There's some speculation at Webmasterworld that Google is using this to sharpen its image searching algorithm or to build a database of tagged images a la Flickr, but if that's the case, I don't know how useful these tags will be. It's very hard to tag portraits or simple pictures of an individual (for example), so you start throwing out every noun you can associate with it. You end up with something like "hair" or "shirt" or "person." This strategy can also be exploited directly, as indicated by the nickname of the points leader when I logged in yesterday: "just write t**s."

I hope someone who really understands game theory can unpack this, but the Google Image Labeler game seems to me an interesting case of a non-zero-sum game. Something like an iterated prisoner's dilemma where cooperation also benefits the police (Google). The only way to gain unfair advantage over the "police" in this scenario is through a pre-arranged contract (just write t**s). So for this project to be successful from Google's point of view, they have to have calculated the extent to which successful cooperation depends on specificity in labeling, but a pre-arranged contract breaks that calculation.

I'm really not sure if that helps explain why this game is so interesting (and addictive), but I would appreciate it if anyone can correct or amend my application of game theory here. I just think that since the structure of this Image Labeler game is so similar to the scenarios used in explaining game theory, there must be a way to talk about it in those terms.

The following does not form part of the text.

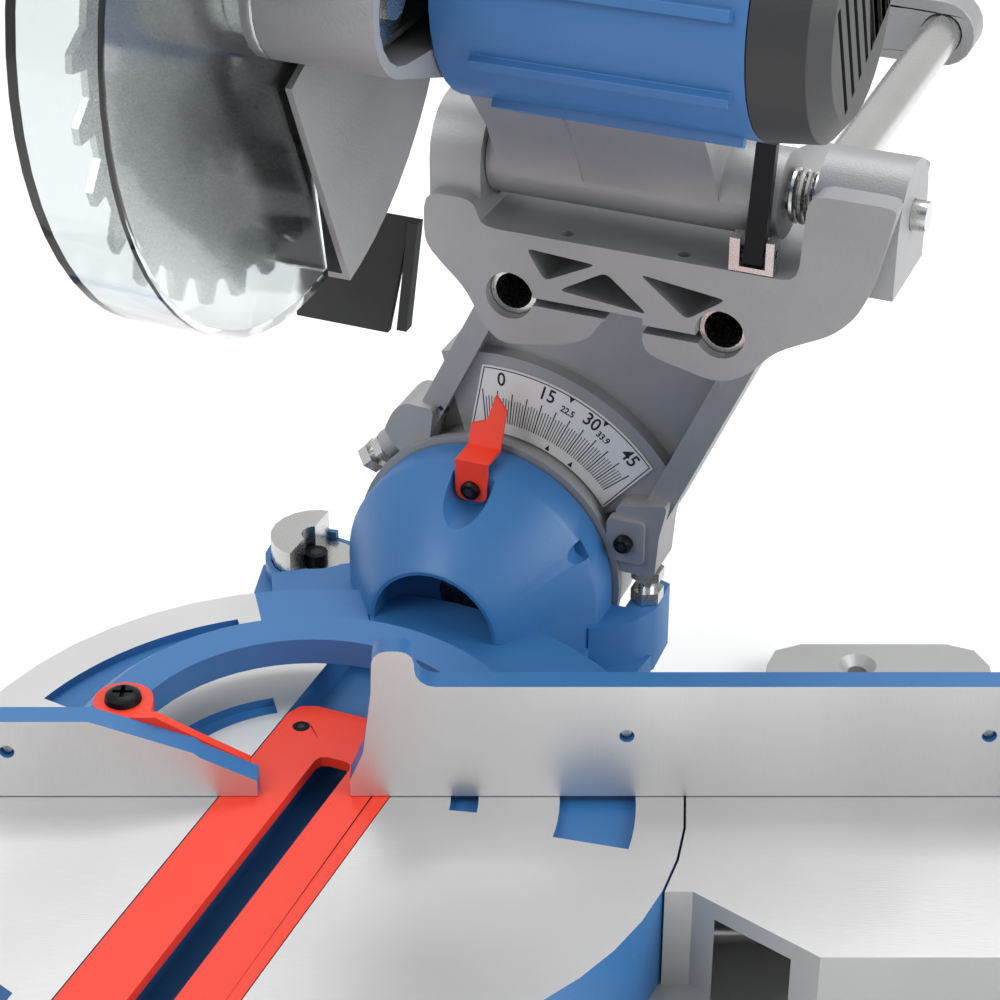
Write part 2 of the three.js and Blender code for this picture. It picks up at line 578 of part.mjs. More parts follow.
function headBracket() {
  const outline = [
    [-8, 200], [-8.3, 178], [-1, 170], [10, 160], [17, 146], [25, 138], [50, 142], [64, 147.5],
      [70, 160], [85, 157],
    [87, 146], [118, 139], [130, 144.5], [140, 157], [152, 163.5], [163, 169], [172, 178.5], [177, 191],
      [184, 222],
    [184, 226], [150, 226], [148, DECK], [16, DECK], [14, 200],
  ];
  let body = prism('y', eased(outline, 7), BRACKET[0], BRACKET[1]);
  for (const [lo, hi] of [[-8, 14], [150, 184]]) {
    body = body.add(rod('x', 22, lo, hi, HINGE_V, HINGE_Z, 20));
    body = body.add(box(lo, hi, HINGE_V - 22, BRACKET[1], 185, HINGE_Z));
  }
  body = body.subtract(rod('x', 19, 14 + 0.01, 149.99, HINGE_V, HINGE_Z, 20));
  for (const u of RAILS_U) {
    body = body.subtract(rod('y', RAIL_R + GAP, BRACKET[0] - 1, BRACKET[1] + 1, u, RAIL_Z, 20));
  }
  body = cut(body, box(36, 74, 130, 200, 158, 161.5), box(74, 110, 130, 200, 155, 158.5));
  body = body.subtract(box(70, 86, 130, 200, 136, 161.5));
  const pockets = [
    [[36, 183], [66, 181], [44, 170]], [[50, 167], [88, 163.5], [70, 178.5]],
      [[84, 180.5], [120, 176], [104, 164.5]],
  ];
  for (const triangle of pockets) {
    body = body.subtract(prism('y', eased(triangle, 3), BRACKET[0] - 1, BRACKET[0] + 26));
  }
  for (const u of [51, 100]) {
    body = body.subtract(rod('z', 2.6, 180, 200, u, 149, 12));
  }
  body = body.subtract(rod('x', 6.3, -20, 200, HINGE_V, HINGE_Z, 16));
  body = body.subtract(box(152, 182, 180, 200, 150, 176));
  for (const u of [52, 102]) {
    body = body.subtract(rod('z', 2.8, 130, 170, u, 167, 12));
  }
  return body;
}
add(turn, 'head_bracket', headBracket(), CAST);

add(turn, 'rail_end_tie', cut(
  prism('y', [...arc(RAILS_U[0], RAIL_Z, 17, 90, 270, 10), ...arc(RAILS_U[1], RAIL_Z, 17, -90, 90, 10)],
    RAIL_REAR - 14, RAIL_REAR + 5),
  ...RAILS_U.map((u) => rod('y', RAIL_R + GAP, RAIL_REAR - 20, RAIL_REAR + GAP, u, RAIL_Z, 20)),
), CAST);
add(turn, 'hinge_pin', rod('x', 6, -14, 190, HINGE_V, HINGE_Z, 16), STEEL);

const FORK = { u: 129, v: 146, z: 197 };
add(turn, 'depth_stop_fork', cut(
  box(FORK.u - 9, FORK.u + 9, 142.3, 150.5, DECK + GAP, 203),
  box(FORK.u - 4.8, FORK.u + 5.6, 141, 152, 191.5, 204),
  rod('x', 1.9, FORK.u - 12, FORK.u + 12, FORK.v, FORK.z, 12),
), STEEL);
add(turn, 'depth_stop_bar', join(
  prism('y', [[-4, -5], [4, -5], [7, 46], [-1, 46]], -2.3, 2.3).translate([FORK.u, FORK.v, FORK.z]),
  rod('x', 1.6, FORK.u - 8.5, FORK.u + 8.5, FORK.v, FORK.z, 10),
), BLACK);

const SPRING = [136.5, 147.5];  // torsion spring between the barrel and the right ear

// ---- head, drawn with the head down --------------------------------------
function headCasting() {
  const beltCase = prism('x', hull2(BLADE_V, BLADE_Z, 26, MOTOR_V, MOTOR_Z, 40, 16), 20.3, 58);
  const beltSpace = prism('x', hull2(BLADE_V, BLADE_Z, 22, MOTOR_V, MOTOR_Z, 22), 30, 59);
  const nose = rod('x', 26, 9.5, 21, BLADE_V, BLADE_Z, 24);
  const arm = prism('x', [
    [-24, 168], [-10, 188], [60, 206], [130, 230], [165, 229], [165, 195], [138, 193], [96, 180],
      [46, 140], [0, 112],
  ], 20.3, 56);
  const gusset = prism('x', [[96, 214], [130, 229], [168, 229], [168, 196], [138, 193], [110, 187]], 22,
    112);
  const barrel = rod('x', 18, 14.6, SPRING[0] - 1.6, HINGE_V, HINGE_Z, 24);
  const carry = cut(
    prism('x', [[40, 196], [50, 230], [66, 243], [112, 250], [132, 244], [142, 226]], 26, 50),
    prism('x', [[56, 196], [62, 227], [72, 233], [110, 239.5], [122, 236], [128, 220]], 20, 60),
  );
  let body = join(beltCase, nose, carry, arm, gusset, barrel);
  body = cut(body, beltSpace, rod('x', 8.3, 0, 40, BLADE_V, BLADE_Z, 16),
    rod('x', 6.2, 0, 160, HINGE_V, HINGE_Z, 16));
  body = cut(body, rod('y', 4.3, -60, BLADE_V - 7, 25.5, BLADE_Z, 12));
  body = cut(body, rod('x', 46.5, 59 - 0.7, 200, MOTOR_V, MOTOR_Z, 24));
  const forkSweep = box(118, 140, 120, 146, 180, 250);
  return body.subtract(forkSweep);
}
add(down, 'head_casting', headCasting(), CAST);

const GUARD_R = 117;
const HOOD_R = 124;
const HOOD_EDGE = 76;

function upperGuard() {
  const disc = rod('x', HOOD_R, -20, 20, BLADE_V, BLADE_Z, 64);
  const inside = rod('x', HOOD_R - 3, -17.5, 17.5, BLADE_V, BLADE_Z, 64);
  const below = box(-30, 30, -160, 120, -60, HOOD_EDGE);
  const frontCut = prism('x', [[-160, 60], [-160, 118], [-120, 118], [-104, 72], [-104, 60]], -30, 30);
  let body = cut(disc, inside, below, frontCut);
  body = cut(body, rod('x', 27, 10, 30, BLADE_V, BLADE_Z, 24),
    box(10, 30, BLADE_V - 27, BLADE_V + 27, 60, BLADE_Z));
  body = cut(body, rod('x', 27, -30, -10, BLADE_V, BLADE_Z, 24),
    box(-30, -10, BLADE_V - 27, BLADE_V + 27, 60, BLADE_Z));
  return body.subtract(chute(16.5, -30, 30));
}

const CHUTE_AT = [38, 190];
const CHUTE_LEAN = 20;         // degrees behind vertical
function chute(r, from, to) {
  return rod('z', r, from, to, 0, 0, 20).rotate([-CHUTE_LEAN, 0, 0]).translate([0, CHUTE_AT[0],
    CHUTE_AT[1]]);
}
add(down, 'upper_guard', upperGuard(), CAST);
add(down, 'dust_chute', cut(
  join(chute(20, 0, 96), chute(25, 26, 31)),
  chute(17, -1, 97),
  rod('x', HOOD_R + GAP, -40, 40, BLADE_V, BLADE_Z, 48),
), BLACK);

function lowerGuard() {
  const wall = (u0, u1) => sector('x', GUARD_R, 44, 184, 346, u0, u1, BLADE_V, BLADE_Z, 26);
  const rim = sector('x', GUARD_R, GUARD_R - 2.6, 184, 346, -16, 16, BLADE_V, BLADE_Z, 26);
  const web = sector('x', 60, 30, 184, 346, 13.4, 16, BLADE_V, BLADE_Z, 20);
  const hub = ring('x', 34, 26.4, 13.4, 16, BLADE_V, BLADE_Z, 28);
  return join(wall(-16, -13.4), wall(13.4, 16), rim, web, hub);
}
add(down, 'lower_guard', lowerGuard(), CLEAR);

function blade() {
  const teeth = 30;
  const outline = [];
  for (let i = 0; i < teeth; i += 1) {
    const at = (360 / teeth) * i;
    outline.push(...arc(0, 0, BLADE_R, at, at + 3, 1), ...arc(0, 0, BLADE_R - 8, at + 3.5, at + 8.5, 1));
  }
  const plate = prism('x', outline.map(([a, b]) => [a + BLADE_V, b + BLADE_Z]), -1.2, 1.2);
  return plate.subtract(rod('x', 8.3, -3, 3, BLADE_V, BLADE_Z, 16));
}
add(down, 'saw_blade', blade(), STEEL);
add(down, 'spindle', join(
  rod('x', 8, -6, 54, BLADE_V, BLADE_Z, 16), rod('x', 21, 1.5, 8.5, BLADE_V, BLADE_Z, 20),
    rod('x', 17, 34, 50, BLADE_V, BLADE_Z, 20),
).subtract(rod('x', 3.3, -10, 12, BLADE_V, BLADE_Z, 12)), STEEL);
add(down, 'outer_flange', ring('x', 21, 8.3, -8, -1.5, BLADE_V, BLADE_Z, 20), STEEL);
add(down, 'arbor_bolt', join(
  rod('x', 12, -11, -8.3, BLADE_V, BLADE_Z, 16), hexPrism('x', 13, -16, -10.9, BLADE_V, BLADE_Z),
  rod('x', 3, -10, 10, BLADE_V, BLADE_Z, 12),
), STEEL);
add(down, 'drive_belt', cut(
  prism('x', hull2(BLADE_V, BLADE_Z, 19.5, MOTOR_V, MOTOR_Z, 13.5, 14), 36, 48),
  prism('x', hull2(BLADE_V, BLADE_Z, 17.3, MOTOR_V, MOTOR_Z, 11.3, 14), 35, 49),
), RUBBER);

add(down, 'motor_rotor', join(
  rod('x', 5, 32, 178, MOTOR_V, MOTOR_Z, 12), rod('x', 11, 34, 50, MOTOR_V, MOTOR_Z, 16),
    rod('x', 26, 80, 150, MOTOR_V, MOTOR_Z, 20),
), STEEL);
function motorHousing() {
  let body = ring('x', 46, 38, 58.6, 165, MOTOR_V, MOTOR_Z, 36);
  body = body.add(ring('x', 46, 6, 58.6, 64, MOTOR_V, MOTOR_Z, 36));
  for (let i = 0; i < 10; i += 1) {
    const rib = box(72, 160, MOTOR_V - 2, MOTOR_V + 2, MOTOR_Z + 44, MOTOR_Z + 49);
    const turnRib = rib.translate([0, -MOTOR_V, -MOTOR_Z]).rotate([i * 36, 0, 0]).translate([0, MOTOR_V,
      MOTOR_Z]);
    body = body.add(turnRib);
  }
  return body;
}
add(down, 'motor_housing', motorHousing(), BLUE);
function motorCap() {
  let body = turned('x', [[165.3, 0], [165.3, 46], [184, 44], [190, 36], [190, 0]], MOTOR_V, MOTOR_Z, 36);
  body = body.subtract(rod('x', 38, 160, 184, MOTOR_V, MOTOR_Z, 20));
  for (let i = -3; i <= 3; i += 1) {
    body = body.subtract(box(180, 195, MOTOR_V - 22, MOTOR_V + 22, MOTOR_Z + i * 8 - 1.5,
      MOTOR_Z + i * 8 + 1.5));
  }
  return body;
}
add(down, 'motor_end_cap', motorCap(), BLACK);

// The handle is a loop in front of the head, level with the head down.
const HANDLE_U = 38;
function handle() {
  const outer = prism('x', [
    ...arc(-190, 206, 18, 90, 270, 8), ...arc(-92, 200, 16, 270, 300, 3), [-30, 190.5], [-14, 200],
      [-60, 232], ...arc(-100, 210, 26, 60, 100, 3),
  ], HANDLE_U - 16, HANDLE_U + 16);
  const fingers = prism('x', [...arc(-184, 208, 7, 90, 270, 6), ...arc(-98, 205, 7, -90, 90, 6)], 0, 70);
  const triggerSlot = box(HANDLE_U - 7, HANDLE_U + 7, -160, -116, 205, 221);
  const buttonHole = rod('x', 5.3, HANDLE_U + 4, HANDLE_U + 20, -100, 224, 12);
  return cut(outer, fingers, triggerSlot, buttonHole);
}
add(down, 'handle', handle(), BLUE);
add(down, 'trigger', prism('x', [[-158, 216], [-158, 209.5], [-140, 208], [-118.5, 209.5],
  [-118.5, 216]], HANDLE_U - 6.5, HANDLE_U + 6.5), BLACK);
add(down, 'lock_off_button', rod('x', 5, HANDLE_U + 9, HANDLE_U + 19, -100, 224, 12), RED);
add(down, 'spindle_lock_button', join(
  rod('y', 4, -60, BLADE_V - 14, 25.5, BLADE_Z, 12), rod('y', 5, -66, -58, 25.5, BLADE_Z, 12),
), BLACK);
// The flap and spring are drawn with the head up.
add(turn, 'rubber_flap', join(
  prism('y', [[-24, 181], [14, 181], [24, 229], [-24, 229]], 58.5, 61.5),
  prism('y', [[18.5, 184], [22.5, 184], [28, 229], [24, 229]], 56.5, 61.5),
  box(10, 27, 58.5, 61.5, 225, 229),
), RUBBER);

function torsionSpring() {
  const turns = 3.5;
  const points = [];
  for (let i = 0; i <= turns * 14; i += 1) {
    const t = (i / 14) * 2 * Math.PI;
    const u = SPRING[0] + ((SPRING[1] - SPRING[0]) * i) / (turns * 14);
    points.push(new THREE.Vector3(u, HINGE_V + 10 * Math.cos(t), HINGE_Z + 10 * Math.sin(t)));
  }
  const path = new THREE.CatmullRomCurve3(points);
  const wire = new THREE.Shape(arc(0, 0, 1.2, 0, 300, 5).map(([a, b]) => new THREE.Vector2(a, b)));
  return solid(new THREE.ExtrudeGeometry(wire, { steps: 60, extrudePath: path, bevelEnabled: false }));
}
add(turn, 'torsion_spring', torsionSpring(), STEEL);

export default saw;
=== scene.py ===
# %% [markdown]
# # A sliding mitre saw, finished in Blender
# The shape of the saw comes from its CAD model, which is loaded here as a fixed frame.
# Blender adds what CAD leaves out: rounded cast edges, the printed bevel scale, the recesses
# in the screws, and a surface for every material on the machine.
# Lengths are metres unless a name ends in _mm, and mm() turns millimetres into metres.

# %% Load the frame
import json
import math

import bmesh
import bpy
from mathutils import Matrix, Vector


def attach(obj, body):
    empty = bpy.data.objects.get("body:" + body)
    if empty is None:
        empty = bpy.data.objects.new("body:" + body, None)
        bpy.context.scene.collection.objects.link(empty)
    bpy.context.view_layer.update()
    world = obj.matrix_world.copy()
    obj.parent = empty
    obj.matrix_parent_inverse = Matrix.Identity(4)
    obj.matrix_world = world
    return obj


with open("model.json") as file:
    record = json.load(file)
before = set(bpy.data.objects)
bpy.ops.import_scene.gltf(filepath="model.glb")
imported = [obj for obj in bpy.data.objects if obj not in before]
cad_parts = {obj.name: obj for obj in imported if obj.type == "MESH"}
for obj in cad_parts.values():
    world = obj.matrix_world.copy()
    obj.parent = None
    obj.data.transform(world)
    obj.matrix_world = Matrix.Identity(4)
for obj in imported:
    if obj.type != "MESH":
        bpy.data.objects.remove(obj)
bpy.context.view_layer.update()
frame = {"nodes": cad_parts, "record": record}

NODES = frame["nodes"]


# %% [markdown]
# ## The saw's own directions
# The saw stands with its turntable swung to a mitre of 22.5 degrees. Along the blade it is
# easier to think in u (across the blade), v (front to back) and z above the table, so the
# matrix TURN takes those to the frame's x, y and z. TABLE_FRAME does the same for the fence,
# which doesn't swing.

# %% Table and turntable directions
MITRE = math.radians(22.5)
TABLE = 0.082


def mm(value):
    return value / 1000


TURN = Matrix.Translation((0, 0, TABLE)) @ Matrix.Rotation(-MITRE, 4, "Z")
TABLE_FRAME = Matrix.Translation((0, 0, TABLE))
print("rear of the turntable points to", [round(c, 3) for c in TURN.to_3x3() @ Vector((0, 1, 0))])


# %% [markdown]
# ## Camera
# The view is a close one over the fence to the bevel scale. A long lens keeps upright edges
# nearly parallel, and the camera only tips down and never rolls, so the fence stays level.

# %% Camera
LOOK_DOWN_DEG = 31.27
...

I also think this game might qualify as a blend between serious and casual gaming, but this post is getting long.

Any thoughts?

a.k.a. The ESP Game

Submitted by Thlayli (not verified) – Wed, 2006 – 09 – 06 18:20

In case it seems really familiar. It's a perfect rip-off of The ESP Game. If they got permission to use the format, they sure didn't credit CMU.

Wow

Submitted by Zach Whalen – Thu, 2006 – 09 – 07 08:36

Yeah, that is remarkably similar, even down to the phrasing of the messages. What I'm not clear on, though, is that the ESP game also claims to help improve image metadata, but I don't see what they're doing with the data they gather.

The Google version does make a few things easier by using Ajax for interaction, rather than Java, but the two games do some conceptually identical. I do think, though, that if we're talking about a prisoner's dilemma in which the third party is the police, Google seems more like the "police" in its quest to assimilate all of the world's information than CMU does.

Thanks for the link.

Great minds use the same labels

Submitted by Jeremy (not verified) – Sun, 2006 – 09 – 10 19:39

I had a very similar reaction, commenting a comparison to the Amazon mechanical Turk.

I wonder if it is eerie or obvious that we both immediately thought of the iterated prisoner's dilemma? Perhaps only because it leads to great examples of collusion. Reactions:

Going by title, "Image Labeler" this is being presented as a collective intelligence public works project, like Amazon Mechanical Turk. That may be why the side-effects of competitive play weren't fully anticipated - the attitude may have been that to some extent all play would be collectivist in outlook. Perhaps a hard lesson will be learned when they datamine the results, or perhaps they have found that it is trivial to screen cheaters - although it doesn't appear so given that the rankings boards have been full of cheaters.

Also, regarding the comment on the ESP game, Luis von Ahn has confirmed it was Google licensed for Image Labeler purposes.

Google Image Labeler Cheaters

Submitted by Wraith (not verified) – Tue, 2007 – 05 – 08 15:24

You are correct that those in the top ranking are cheaters. They seem to get some sort of jolt out of this "power trip" having their names on the big board.

The main culprit is an ancient professor, Frank D, from Rutgers University. He must be tenured because he spends and inordinate amount of time pouring over results from that game.

Rutgers must have a lot of money to waste if their professors have nothing to do other than spend a lot of their time playing online games.

my professor

Submitted by MP (not verified) – Wed, 2008 – 03 – 19 00:40

yeah he was my professor - he actually does a lot of research and is very cultured

I suspect that he doesn't sleep much.